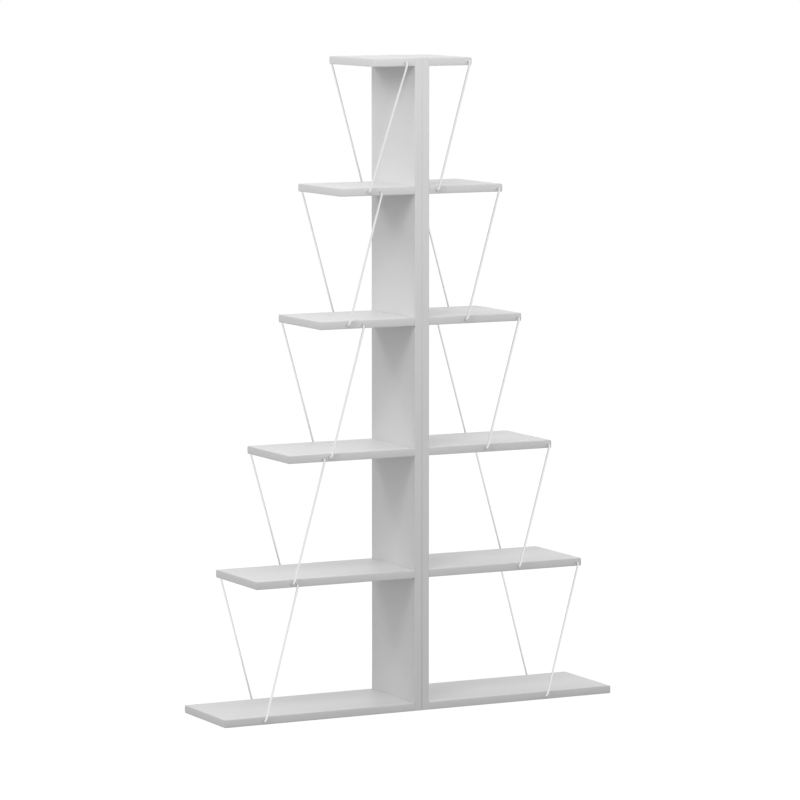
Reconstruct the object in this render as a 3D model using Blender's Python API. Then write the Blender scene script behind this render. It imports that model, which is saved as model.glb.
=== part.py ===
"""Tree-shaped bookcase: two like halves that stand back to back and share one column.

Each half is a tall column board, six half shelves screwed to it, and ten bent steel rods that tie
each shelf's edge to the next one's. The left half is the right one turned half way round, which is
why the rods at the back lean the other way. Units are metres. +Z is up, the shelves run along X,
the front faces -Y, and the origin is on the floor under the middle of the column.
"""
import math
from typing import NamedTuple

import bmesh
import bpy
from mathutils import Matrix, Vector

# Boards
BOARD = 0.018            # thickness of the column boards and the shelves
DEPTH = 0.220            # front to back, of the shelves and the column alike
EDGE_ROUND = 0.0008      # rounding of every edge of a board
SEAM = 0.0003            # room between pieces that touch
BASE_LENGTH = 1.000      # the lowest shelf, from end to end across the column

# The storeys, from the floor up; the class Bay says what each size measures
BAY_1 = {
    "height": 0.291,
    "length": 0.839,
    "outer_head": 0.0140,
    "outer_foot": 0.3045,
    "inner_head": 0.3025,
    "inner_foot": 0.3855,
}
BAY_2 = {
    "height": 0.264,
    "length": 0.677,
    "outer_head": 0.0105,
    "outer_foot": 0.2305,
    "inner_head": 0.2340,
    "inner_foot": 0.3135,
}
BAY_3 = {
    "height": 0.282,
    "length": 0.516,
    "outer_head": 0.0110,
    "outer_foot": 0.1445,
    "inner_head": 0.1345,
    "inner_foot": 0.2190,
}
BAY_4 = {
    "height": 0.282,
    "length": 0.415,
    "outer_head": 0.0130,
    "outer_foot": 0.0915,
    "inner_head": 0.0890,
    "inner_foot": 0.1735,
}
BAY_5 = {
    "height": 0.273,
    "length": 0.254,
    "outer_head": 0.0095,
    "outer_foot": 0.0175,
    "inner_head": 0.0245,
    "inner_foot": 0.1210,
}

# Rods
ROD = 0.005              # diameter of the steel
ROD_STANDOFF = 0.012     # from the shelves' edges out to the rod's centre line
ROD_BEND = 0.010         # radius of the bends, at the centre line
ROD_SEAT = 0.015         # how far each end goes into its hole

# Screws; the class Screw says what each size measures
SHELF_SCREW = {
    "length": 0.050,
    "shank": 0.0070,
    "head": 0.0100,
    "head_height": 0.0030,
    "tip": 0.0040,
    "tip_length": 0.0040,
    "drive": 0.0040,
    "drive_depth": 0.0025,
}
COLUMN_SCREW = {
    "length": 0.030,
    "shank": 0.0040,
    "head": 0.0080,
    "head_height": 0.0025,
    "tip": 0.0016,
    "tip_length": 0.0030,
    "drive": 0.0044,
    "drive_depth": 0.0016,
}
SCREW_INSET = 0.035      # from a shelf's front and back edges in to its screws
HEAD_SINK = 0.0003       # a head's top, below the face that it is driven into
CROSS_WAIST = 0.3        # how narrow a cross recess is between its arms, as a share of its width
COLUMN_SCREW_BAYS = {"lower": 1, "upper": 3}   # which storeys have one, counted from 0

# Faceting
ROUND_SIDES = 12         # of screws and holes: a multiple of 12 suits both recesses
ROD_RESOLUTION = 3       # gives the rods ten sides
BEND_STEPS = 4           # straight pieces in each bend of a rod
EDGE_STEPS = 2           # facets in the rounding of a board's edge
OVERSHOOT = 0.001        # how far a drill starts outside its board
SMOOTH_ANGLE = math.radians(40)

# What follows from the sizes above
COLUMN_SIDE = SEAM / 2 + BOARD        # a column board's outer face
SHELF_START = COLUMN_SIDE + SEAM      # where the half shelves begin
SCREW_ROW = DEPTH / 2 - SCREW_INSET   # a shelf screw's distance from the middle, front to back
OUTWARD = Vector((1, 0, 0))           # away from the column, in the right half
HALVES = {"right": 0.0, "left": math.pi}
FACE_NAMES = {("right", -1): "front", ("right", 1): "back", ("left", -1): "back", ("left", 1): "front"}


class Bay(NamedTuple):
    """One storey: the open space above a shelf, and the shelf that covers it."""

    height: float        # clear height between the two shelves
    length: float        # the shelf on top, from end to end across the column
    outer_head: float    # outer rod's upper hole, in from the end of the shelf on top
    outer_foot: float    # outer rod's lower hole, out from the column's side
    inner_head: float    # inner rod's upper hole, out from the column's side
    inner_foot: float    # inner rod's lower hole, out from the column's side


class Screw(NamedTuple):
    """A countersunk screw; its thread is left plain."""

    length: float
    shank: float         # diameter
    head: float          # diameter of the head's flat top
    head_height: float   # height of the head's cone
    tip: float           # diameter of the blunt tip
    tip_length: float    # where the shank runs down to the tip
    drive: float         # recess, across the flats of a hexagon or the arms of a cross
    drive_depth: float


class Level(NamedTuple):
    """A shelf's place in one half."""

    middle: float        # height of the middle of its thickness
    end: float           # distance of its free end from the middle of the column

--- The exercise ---
Select all lines in the listing above where the word "that" appears, and show them.

--- Complete answer ---
Reconstruct the object in this render as a 3D model using Blender's Python API. Then write the Blender scene script behind this render. It imports that model, which is saved as model.glb.
"""Tree-shaped bookcase: two like halves that stand back to back and share one column.
Each half is a tall column board, six half shelves screwed to it, and ten bent steel rods that tie
SEAM = 0.0003            # room between pieces that touch
HEAD_SINK = 0.0003       # a head's top, below the face that it is driven into
    """One storey: the open space above a shelf, and the shelf that covers it."""